The descendant of a distinguished New England family, Fuller was the fifth generation of his family to go to Harvard. He was expelled in 1914 for blowing his tuition and expense money on a spree for the members of a Broadway chorus line. He worked in a Canadian machinery factory, was invited back to Harvard, was expelled for a second time, served in the Navy during World War I and went on to study science at the Naval Academy in Annapolis. During the 1920s he spent five years in an alcoholic depression following the death of a four-year-old daughter. One night in 1927, while standing on the shore of Lake Michigan, he found himself redeemed from his thoughts of self-destruction by a private vision. He told himself, "You do not have the right to eliminate yourself. You belong to the universe." Years later he explained, "I made a bargain with myself that I'd discover the principles operative in the universe and turn them over to my fellow men."

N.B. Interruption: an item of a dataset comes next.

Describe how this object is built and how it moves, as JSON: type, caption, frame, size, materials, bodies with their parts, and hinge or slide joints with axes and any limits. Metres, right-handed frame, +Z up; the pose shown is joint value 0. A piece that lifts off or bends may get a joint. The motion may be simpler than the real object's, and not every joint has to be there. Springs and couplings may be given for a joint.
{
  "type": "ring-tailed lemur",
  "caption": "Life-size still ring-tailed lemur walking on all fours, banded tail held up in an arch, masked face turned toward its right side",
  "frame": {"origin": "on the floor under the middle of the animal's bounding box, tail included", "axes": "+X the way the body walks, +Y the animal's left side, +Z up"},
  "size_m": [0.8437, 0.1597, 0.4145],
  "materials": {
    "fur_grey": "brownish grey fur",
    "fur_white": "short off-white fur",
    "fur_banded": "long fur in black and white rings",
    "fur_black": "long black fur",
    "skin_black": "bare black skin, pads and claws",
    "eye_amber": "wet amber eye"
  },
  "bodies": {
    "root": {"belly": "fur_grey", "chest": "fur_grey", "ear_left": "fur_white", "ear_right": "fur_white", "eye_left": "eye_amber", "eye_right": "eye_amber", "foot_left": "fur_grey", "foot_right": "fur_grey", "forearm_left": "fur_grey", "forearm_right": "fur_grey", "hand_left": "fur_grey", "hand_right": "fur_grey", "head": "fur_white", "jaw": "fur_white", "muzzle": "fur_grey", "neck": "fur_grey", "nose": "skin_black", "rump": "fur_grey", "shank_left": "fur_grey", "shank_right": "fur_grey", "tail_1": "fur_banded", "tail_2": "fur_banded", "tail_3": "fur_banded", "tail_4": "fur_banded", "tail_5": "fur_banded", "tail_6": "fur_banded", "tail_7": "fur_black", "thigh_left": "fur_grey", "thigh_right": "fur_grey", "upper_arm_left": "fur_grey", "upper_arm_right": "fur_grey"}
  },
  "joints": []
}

Then began his years of high creativity. He designed the Dymaxion House, an easily transported structure with roofs hung from a central mast and with outer walls of glass. He sought to give the design to the American Institute of Architects, which haughtily rejected all such "peas-in-the-pod-like reproducible designs." Years later the institute gave Fuller, who never formally studied architecture, a gold medal for his contributions to the field. In the early 1930s he produced the three-wheeled Dymaxion automobile, which attained 120-m.p.h. speeds using a standard 90-h.p. engine. The car was never manufactured commercially. After that, he invented the Dymaxion map, the first to show continents on a flat surface without distortion.

In 1947, Fuller patented the geodesic dome, which used pyramid-shaped tetrahedrons to attain great strength without internal supports and to cover more space with less material than any other building ever designed. The first commercial sale was to the Ford Motor Co. Other geodesic domes housed DEW-line stations in the Arctic, a concert auditorium in Honolulu and the U.S. Pavilion at Expo '67 in Montreal.

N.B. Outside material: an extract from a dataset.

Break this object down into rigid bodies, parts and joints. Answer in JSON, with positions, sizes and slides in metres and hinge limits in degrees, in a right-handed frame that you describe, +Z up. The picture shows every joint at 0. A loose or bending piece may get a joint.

Most of Fuller's inventions, though influential, did not make him money. But his tireless preaching in favor of "synergetic" methods of seeking solutions to mankind's problems brought him a wide following. During the last two decades of his life he became a favorite of the hippies of the 1960s, the environmentalists of the 1970s and all who chose to believe with him that "we're at the point where humanity has the option to make it."

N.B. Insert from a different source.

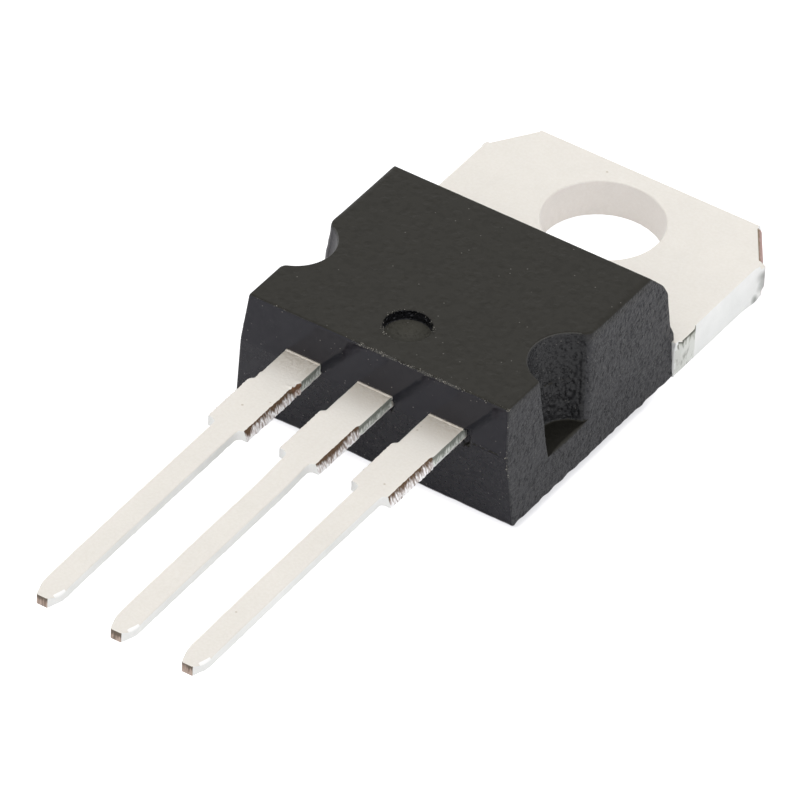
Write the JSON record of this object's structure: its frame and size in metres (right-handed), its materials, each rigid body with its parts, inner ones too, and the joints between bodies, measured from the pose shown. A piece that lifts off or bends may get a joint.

DIED. Joe Delaney, 24, star halfback of the Kansas City Chiefs; of drowning when he dived into a pond to rescue two floundering boys; in Monroe, La. Smallish for a pro football running back (5 ft. 10 in., 184 Ibs.) but remarkably quick and agile, Delaney rushed for a team record of 1,121 yds. and caught 22 passes as a 1981 rookie. The father of three children, one a newborn baby, he first warned the youngsters not to swim in a construction site's 20-ft.-deep water hole, plunged in after them and, although he knew how to swim, went under almost immediately. Both boys also died.

DIED. Maxie Leroy Anderson, 48, daredevil, eye-patched balloonist who captured the world's delighted attention in 1978 when he and two fellow aeronauts made the first transatlantic crossing in the silvery Double Eagle II; in a balloon crash; in Brueckenau, West Germany. After amassing a mining fortune, Anderson took up ballooning as "a way of entering history." In his final flight, Anderson and frequent Co-Pilot Don Ida, 49, were desperately trying to land before drifting into East Germany when their gondola became detached and the two adventurers plunged 2,000 ft. to their deaths.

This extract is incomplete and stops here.